Where sites allowed, all the usage measured was focused on the last five years. In newspaper usage, some US newspaper usage was measured as in what they used in 2005. Individual documents from the State Department were picked that dated from the last three years. (Many were from the last six months.) One European newspaper's usage was reviewed from 1st May 2005 to 1st November 2005. In fact some evidence (not included in the calculated) suggests that usage of Cote d'Ivoire peeked around 18 months after the government demand that it alone be used. News agencies probably tried to use it, found their readers rejected the usage, and returned to the usage their readers understood.
New names are introduced all the time. Their impact usually follows one of a set of routes:
* immediate adoption * slow adoption over time * immediate rush to adopt, followed by a quick abandonment * equilibrium between old and new versions. * failure of a new term to take off and its eventual dropping.
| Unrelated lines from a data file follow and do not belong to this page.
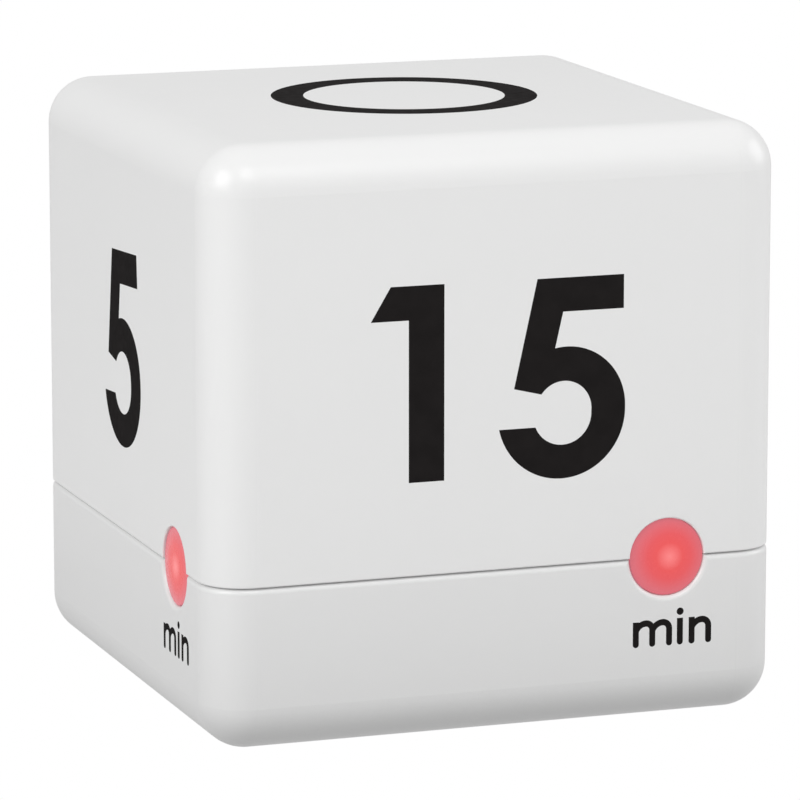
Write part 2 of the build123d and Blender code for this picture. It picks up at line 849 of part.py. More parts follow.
link_radius = 0.32
header_half = (1.25, 5.1)
header_z = (display_board_top, display_board_top + 2.5)
with BuildPart() as link_header:
    header_x, header_y = link_places[0][0], middle((link_places[0][1], link_places[3][1]))
    block((header_x - header_half[0], header_x + header_half[0]),
          (header_y - header_half[1], header_y + header_half[1]), header_z)
    for place in link_places:
        upright(place, header_z, link_radius + 0.08, mode=Mode.SUBTRACT)
save(link_header, "link_header")

with BuildPart() as link_pins:
    for place in link_places:
        upright(place, (display_board_z - 0.8, main_board_top + 0.8), link_radius)
save(link_pins, "link_pins")


# ---------------------------------------------------------------- liquid crystal display
# From the base up: gasket, front glass, rear glass, and conductive strips to the board.
gasket_top = wall + 0.3
front_top = gasket_top + 0.9
rear_top = front_top + 0.9
frame_size = (31, 17.4)
glass_size = (28, 15)
gasket_hole = (24.6, 10.1)
rear_width = 10.6
strip_reach = 6.4
strip_size = (26, 1.8)


def display_block(size, z, mode=Mode.ADD):
    """Box centred on the display, between two heights."""
    with Locations((display_place[0], display_place[1], z[0])):
        Box(size[0], size[1], length(z), align=all_min, mode=mode)


with BuildPart() as lcd_frame:
    display_block(frame_size, (wall, display_board_z))
    pocket = (glass_size[0] + 0.3, glass_size[1] + 0.3)
    display_block(pocket, (wall, rear_top + 0.1), mode=Mode.SUBTRACT)
    for side in (-1, 1):
        with Locations((display_place[0], display_place[1] + side * strip_reach, rear_top)):
            Box(strip_size[0] + 0.3, strip_size[1] + 0.3, display_board_z - rear_top,
                align=all_min, mode=Mode.SUBTRACT)
save(lcd_frame, "lcd_frame")

with BuildPart() as lcd_gasket:
    display_block(glass_size, (wall, gasket_top))
    display_block(gasket_hole, (wall, gasket_top), mode=Mode.SUBTRACT)
save(lcd_gasket, "lcd_gasket")

with BuildPart() as lcd_front_glass:
    display_block(glass_size, (gasket_top, front_top))
save(lcd_front_glass, "lcd_front_glass")

with BuildPart() as lcd_rear_glass:
    display_block((glass_size[0], rear_width), (front_top, rear_top))
save(lcd_rear_glass, "lcd_rear_glass")

with BuildPart() as zebra_strips:
    for side in (-1, 1):
        with Locations((display_place[0], display_place[1] + side * strip_reach, front_top)):
            Box(strip_size[0], strip_size[1], display_board_z - front_top, align=all_min)
save(zebra_strips, "zebra_strips")

with BuildPart() as lcd_window:
    with BuildSketch(Plane.XY.offset(0.15)):
        with Locations(display_place):
            RectangleRounded(window_size[0] - 0.2, window_size[1] - 0.2, 1.4)
    extrude(amount=window_size[2] - 0.15)
save(lcd_window, "lcd_window")


# ---------------------------------------------------------------- buzzer
buzzer_bottom = wall + 0.4
buzzer_step = 5.6
buzzer_floor = buzzer_bottom + 0.8
buzzer_radius = 5.0
chamber_radius = 3.7
disc_radius = 4.25

with BuildPart() as buzzer_gasket:
    upright(buzzer_place, (wall, buzzer_bottom), buzzer_radius)
    upright(buzzer_place, (wall, buzzer_bottom), chamber_radius + 0.2, mode=Mode.SUBTRACT)
save(buzzer_gasket, "buzzer_gasket")

with BuildPart() as buzzer_case:
    upright(buzzer_place, (buzzer_bottom, display_board_z), buzzer_radius)
    upright(buzzer_place, (buzzer_step, display_board_z), disc_radius + 0.05, mode=Mode.SUBTRACT)
    upright(buzzer_place, (buzzer_floor, buzzer_step), chamber_radius, mode=Mode.SUBTRACT)
    upright(buzzer_place, (buzzer_bottom, buzzer_floor), 1.1, mode=Mode.SUBTRACT)
save(buzzer_case, "buzzer_case")

# A brass disc with its thinner ceramic layer on top.
with BuildPart() as buzzer_disc:
    upright(buzzer_place, (buzzer_step, buzzer_step + 0.2), disc_radius)
    upright(buzzer_place, (buzzer_step + 0.2, buzzer_step + 0.4), 2.9)
save(buzzer_disc, "buzzer_disc")


# ---------------------------------------------------------------- sound switch
def switch_block(size, z, mode=Mode.ADD):
    """Box centred on the switch, between two heights."""
    with Locations((switch_place[0], switch_place[1], z[0])):
        Box(size[0], size[1], length(z), align=all_min, mode=mode)


switch_bottom = 4.4
actuator = 1.6
switch_wall = 0.4
switch_size = (8.5, 3.6)

with BuildPart() as switch_housing:
    switch_block(switch_size, (switch_bottom, display_board_z))
    cavity = (switch_size[0] - 2 * switch_wall, switch_size[1] - 2 * switch_wall)
    cavity_z = (switch_bottom + switch_wall, display_board_z - switch_wall)
    switch_block(cavity, cavity_z, mode=Mode.SUBTRACT)
    slot_length = actuator + 2 * switch_travel + 0.3
    switch_block((slot_length, actuator + 0.3), (switch_bottom, cavity_z[0]), mode=Mode.SUBTRACT)
save(switch_housing, "switch_housing")

with BuildPart() as switch_slider:
    switch_block((actuator, actuator), (3.2, switch_bottom + 1))
    switch_block((3.6, 2.5), (switch_bottom + 0.6, display_board_z - 0.6))
save(switch_slider, "switch_slider")

# A thumb grip with five grooves under a cover plate, and a socket for the slider above it.
knob_plate = (wall + 0.05, wall + 0.85)
knob_bottom = 0.3
grip_size = (4, 3)
grip_pitch = 0.7
socket_z = (knob_plate[1], switch_bottom - 0.2)
with BuildPart() as switch_knob:
    switch_block((10.6, 4.4), knob_plate)
    switch_block(grip_size, (knob_bottom, knob_plate[0]))
    for n in range(-2, 3):
        with Locations((switch_place[0] + grip_pitch * n, switch_place[1], knob_bottom)):
            Cylinder(0.2, grip_size[1], rotation=(90, 0, 0), mode=Mode.SUBTRACT)
    switch_block((actuator + 2.0, actuator + 2.0), socket_z)
    switch_block((actuator + 0.1, actuator + 0.1), socket_z, mode=Mode.SUBTRACT)
save(switch_knob, "switch_knob")
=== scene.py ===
"""Looks of the cube countdown timer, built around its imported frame.

Lengths are in metres, in the frame's own axes: the cube stands on z = 0, its 15-minute face looks
along -Y, its 5-minute face along -X, and the display and battery door are underneath.
"""

import math

import bmesh
import bpy
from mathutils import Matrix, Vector


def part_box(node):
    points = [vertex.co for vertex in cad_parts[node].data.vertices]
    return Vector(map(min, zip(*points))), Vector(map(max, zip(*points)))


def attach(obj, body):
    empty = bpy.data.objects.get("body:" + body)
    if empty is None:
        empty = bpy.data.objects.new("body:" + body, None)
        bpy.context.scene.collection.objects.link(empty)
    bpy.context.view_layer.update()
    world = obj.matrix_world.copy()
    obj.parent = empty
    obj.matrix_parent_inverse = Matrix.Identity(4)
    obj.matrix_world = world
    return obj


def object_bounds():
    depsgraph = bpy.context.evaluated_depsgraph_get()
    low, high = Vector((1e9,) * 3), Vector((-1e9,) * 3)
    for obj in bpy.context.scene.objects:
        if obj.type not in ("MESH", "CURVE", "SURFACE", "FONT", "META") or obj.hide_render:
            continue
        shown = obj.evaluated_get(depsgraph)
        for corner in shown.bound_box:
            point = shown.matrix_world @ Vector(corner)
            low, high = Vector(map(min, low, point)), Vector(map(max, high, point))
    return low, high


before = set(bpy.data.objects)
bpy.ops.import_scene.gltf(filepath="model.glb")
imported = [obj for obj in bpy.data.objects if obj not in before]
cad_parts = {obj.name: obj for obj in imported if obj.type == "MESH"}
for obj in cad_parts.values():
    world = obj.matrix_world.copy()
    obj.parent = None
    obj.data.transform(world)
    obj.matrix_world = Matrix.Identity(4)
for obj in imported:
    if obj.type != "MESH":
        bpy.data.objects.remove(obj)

MM = 0.001
CAD_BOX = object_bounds()


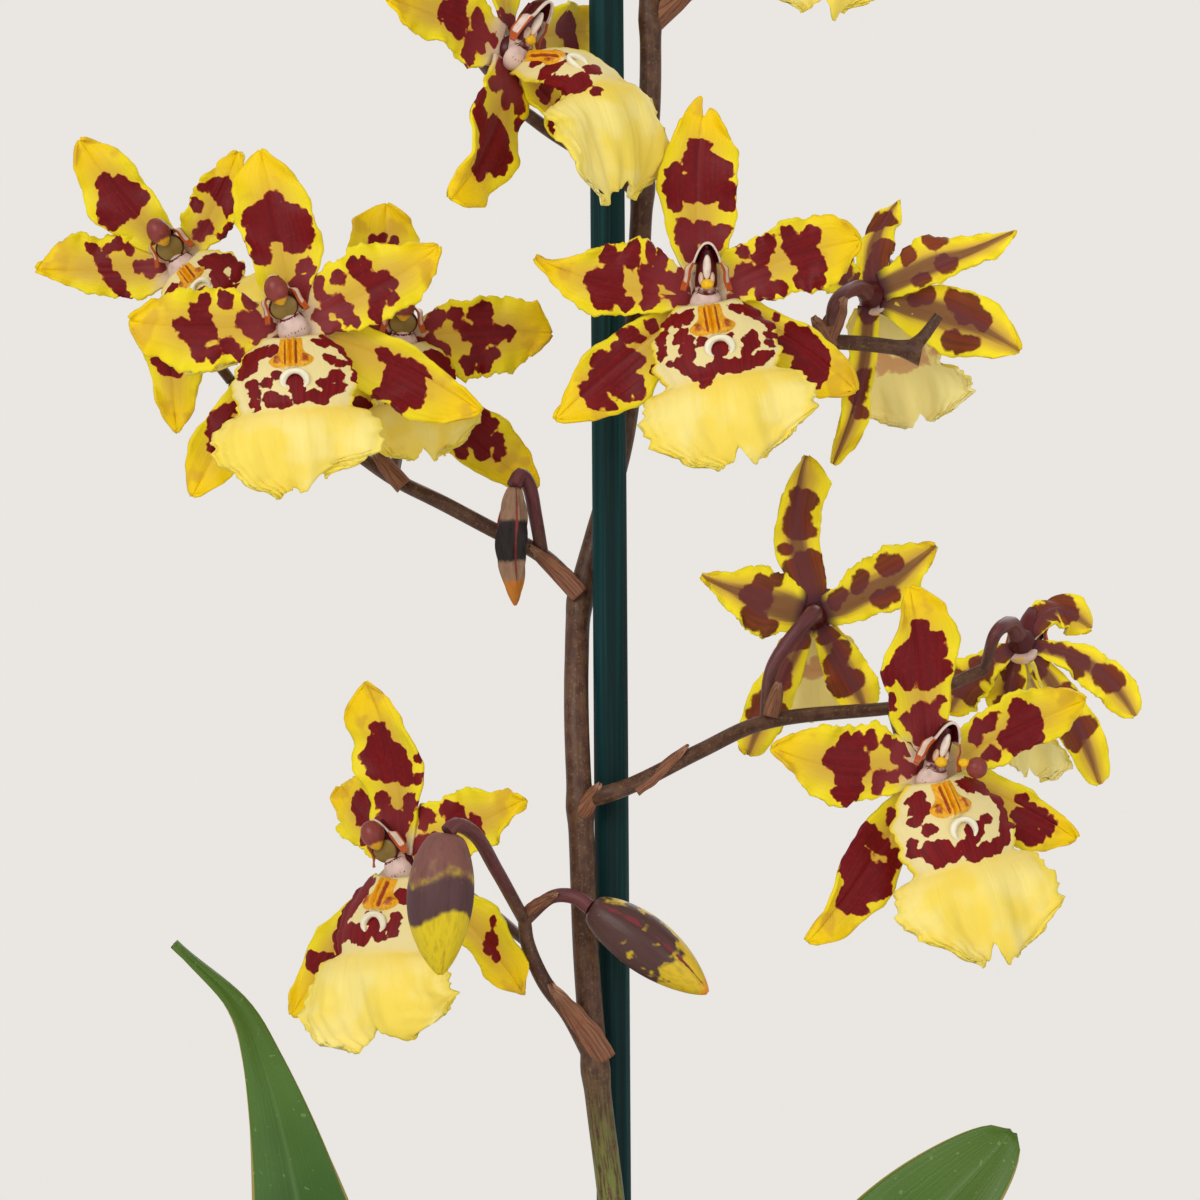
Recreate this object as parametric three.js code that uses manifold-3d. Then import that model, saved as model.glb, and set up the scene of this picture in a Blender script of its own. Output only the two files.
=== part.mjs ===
// Potted cambria orchid: a plain round pot of bark, three pseudobulbs with strap leaves, and one tall
// branching spike tied to a green stake, with twelve spotted yellow blooms and a few buds.
// Millimetres, +Z up, origin at the middle of the flat base of the pot. The viewer stands on the -Y side.

import * as THREE from "three";
import { mergeVertices } from "three/addons/utils/BufferGeometryUtils.js";
import Module from "manifold-3d";

const wasm = await Module();
wasm.setup();

// Driving dimensions

const GAP = 0.35; // clear space between pieces that touch in the real plant

const SLIVER = 0.1; // detail finer than this is smoothed away where pieces grow together

const POT = {
  height: 118,
  baseRadius: 47,
  shoulderRadius: 62,
  rimRadius: 66,
  rimHeight: 14,
  wall: 4.5,
  floor: 6,
  sides: 34,
};

const BARK = { top: 103, chips: 22, chipSize: [12.5, 8, 5] };

const STAKE = { bottom: [0.9, 0, 12], top: [-2.7, 0, 574], radius: 3.15, sides: 14 };

const TEPAL = { thickness: 0.7, rows: 5, columns: 2, claw: 0.13 };

const LIP = { thickness: 0.7, rows: 6, columns: 6 };

const LEAF = { thickness: 1.1, rows: 11, columns: 2 };

const HUB = { radius: 2.8, behind: 1.4, depth: 3.9 }; // where the tepals of a bloom join

// Half width of the lip along its length: narrow neck, two side lobes, waist, wide skirt, rounded end.
const LIP_OUTLINE = [
  [0, 2.0],
  [0.12, 5.6],
  [0.25, 10.0],
  [0.34, 10.9],
  [0.42, 10.6],
  [0.5, 14.4],
  [0.6, 15.4],
  [0.74, 14.4],
  [0.88, 10.4],
  [1, 4.2],
];

const COLOURS = {
  glaze: 0xe9e4da,
  bark: 0x5a3a25,
  bulb: 0x7f9440,
  leaf: 0x3d6b2a,
  stake: 0x0d4a45,
  clip: 0x2f6f5a,
  stem: 0x6b4a35,
  tepal: 0xe0bf1c,
  lip: 0xf0e07a,
  bud: 0x8a5a2e,
  driedBud: 0x4f2418,
};

// Directions and curves

const vec = (p) => new THREE.Vector3(p[0], p[1], p[2]);
const turn = (degrees) => THREE.MathUtils.degToRad(degrees);

// A facing direction: yaw 0 looks at the viewer, positive yaw to the viewer's right, positive pitch up.
function facingOf(yaw, pitch) {
  return new THREE.Vector3(
    Math.sin(turn(yaw)) * Math.cos(turn(pitch)),
    -Math.cos(turn(yaw)) * Math.cos(turn(pitch)),
    Math.sin(turn(pitch)),
  );
}

// The part of a direction that stands square to another one.
function squareTo(direction, axis) {
  return direction.clone().addScaledVector(axis, -direction.dot(axis)).normalize();
}

function smoothProfile(points, v) {
  let k = 0;
  while (k < points.length - 2 && v > points[k + 1][0]) {
    k += 1;
  }
  const [v0, w0] = points[k];
  const [v1, w1] = points[k + 1];
  const t = THREE.MathUtils.clamp((v - v0) / (v1 - v0), 0, 1);
  return w0 + (w1 - w0) * t * t * (3 - 2 * t);
}

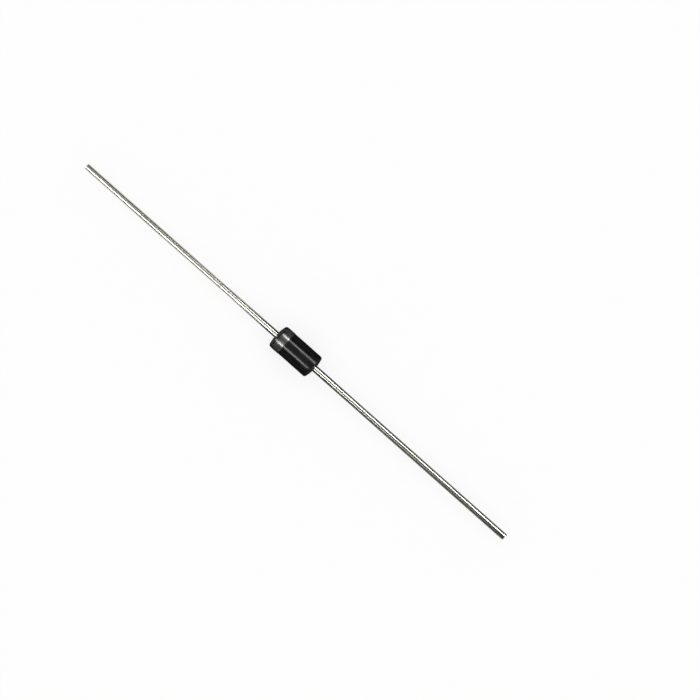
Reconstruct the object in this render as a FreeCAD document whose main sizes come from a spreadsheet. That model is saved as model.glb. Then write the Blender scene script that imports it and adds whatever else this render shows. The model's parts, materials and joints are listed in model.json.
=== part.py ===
import FreeCAD, Part
import os
import Sketcher

# Axial rectifier diode in a moulded case, with a wire lead out of each end.
# Millimetres. X runs along the leads with the cathode, the ringed end, at +X. Z is up.
# The origin is the centre of the moulded body.

doc = FreeCAD.newDocument("AxialRectifierDiode")

# Driving dimensions. Each one is a cell of the sheet, under its own name.
sizes = {
    # moulded body
    "body_length": "5.2",
    "body_diameter": "2.64",
    "corner_radius": "0.25",
    "crown_radius": "4.3",
    "seam_height": "0.015",
    "seam_width": "0.06",
    # printed cathode ring
    "band_margin": "0.41",
    "band_width": "0.98",
    "band_thickness": "0.025",
    # wire leads, each with an upset head like a nail's
    "wire_diameter": "0.71",
    "lead_length": "25.85",
    "tip_chamfer": "0.05",
    "shank_swell": "0.05",
    "head_diameter": "1.5",
    "head_thickness": "0.3",
    "rim_height": "0.06",
    "head_fillet": "0.18",
    # silicon chip and its solder
    "chip_side": "1.05",
    "chip_thickness": "0.25",
    "mesa_depth": "0.06",
    "solder_thickness": "0.05",
    "solder_margin": "0.03",
    "solder_flare": "0.06",
    # rubber bead round the junction
    "bead_height": "0.2",
}

sheet = doc.addObject("Spreadsheet::Sheet", "Sizes")
for row, (alias, number) in enumerate(sizes.items(), start=1):
    sheet.set(f"A{row}", alias)
    sheet.set(f"B{row}", number)
    sheet.setAlias(f"B{row}", alias)
doc.recompute()

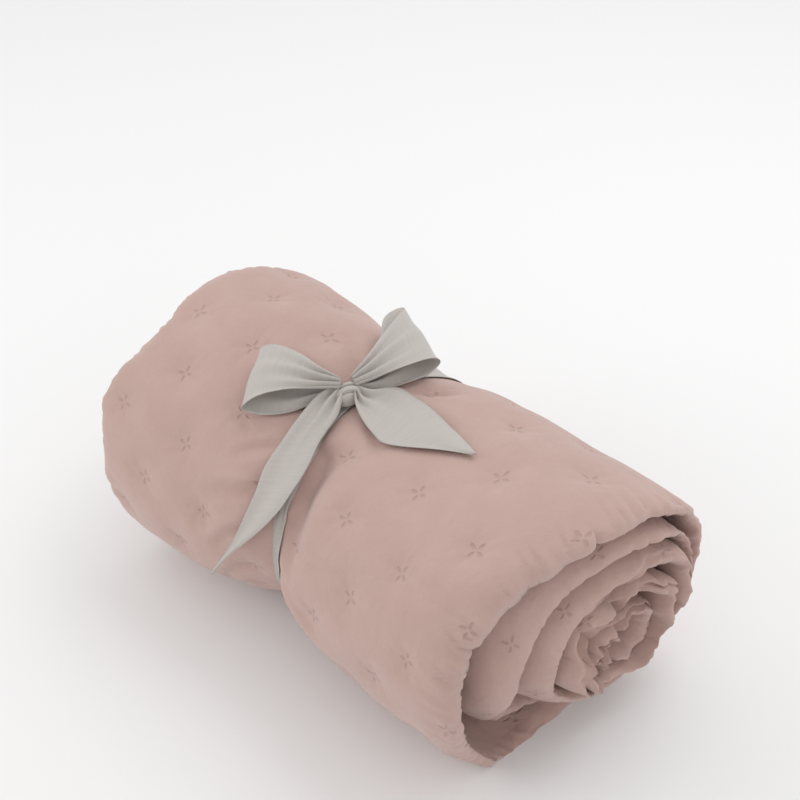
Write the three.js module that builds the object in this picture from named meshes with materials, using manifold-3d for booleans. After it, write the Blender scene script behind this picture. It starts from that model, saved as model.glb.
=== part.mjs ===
// A quilt folded in four lengthways, rolled up and tied round the middle with a ribbon bow.
// Millimetres, +Z up, the roll lies along X with its near end at +X.

import * as THREE from 'three';
import { mergeVertices } from 'three/addons/utils/BufferGeometryUtils.js';
import Module from 'manifold-3d';

const wasm = await Module();
wasm.setup();

// The quilt: 160 x 200 cm, folded in four to a strip 40 cm wide, then rolled from one short end.
const quiltWidth = 1600;
const foldsAcross = 4;
const rollLength = quiltWidth / foldsAcross;
const nearRim = 210; // distance from the waist to the near rim
const farRim = nearRim - rollLength - 2; // the far rim, on the other side
const stripThickness = 17; // four soft layers pressed by the roll
const turns = 4.3;
const startAngle = 266; // the strip's free end lies on the floor, at this angle from +Y
const twist = 6; // each half is turned this far about X by the tie, in degrees
const axisHeight = 105;
const floorReach = -98; // the strip's middle line sinks no lower than this below the axis
const pressedFlat = 3; // what would lie this near the floor is pressed flat on it
const endRound = 12;
const roundness = 2.08; // 2 is an ellipse
const layerGap = 2.4;
const coreHalf = 12; // half thickness of the innermost turn, towards the axis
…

Most usage when examined suggests that Cote d'Ivoire seems to have been either 3 or 5, depending on the source. Even the Economist, which championed its usage primarily because its largest market is among the business community who might be investing or interested in investing in the state, and so who in the magazine's eyes needed to use the government-preferred name, has started to return to Ivory Coast. Even the US State Department in the last two years has returned to using Ivory Coast in all but the most formal diplomatic discourses. Speeches by among others the Secretary of State, which are aimed at the media and so at the public, use Ivory Coast predominantly. Cote d'Ivoire's usage is largely restricted to private inter-state and Letter of Credence usage.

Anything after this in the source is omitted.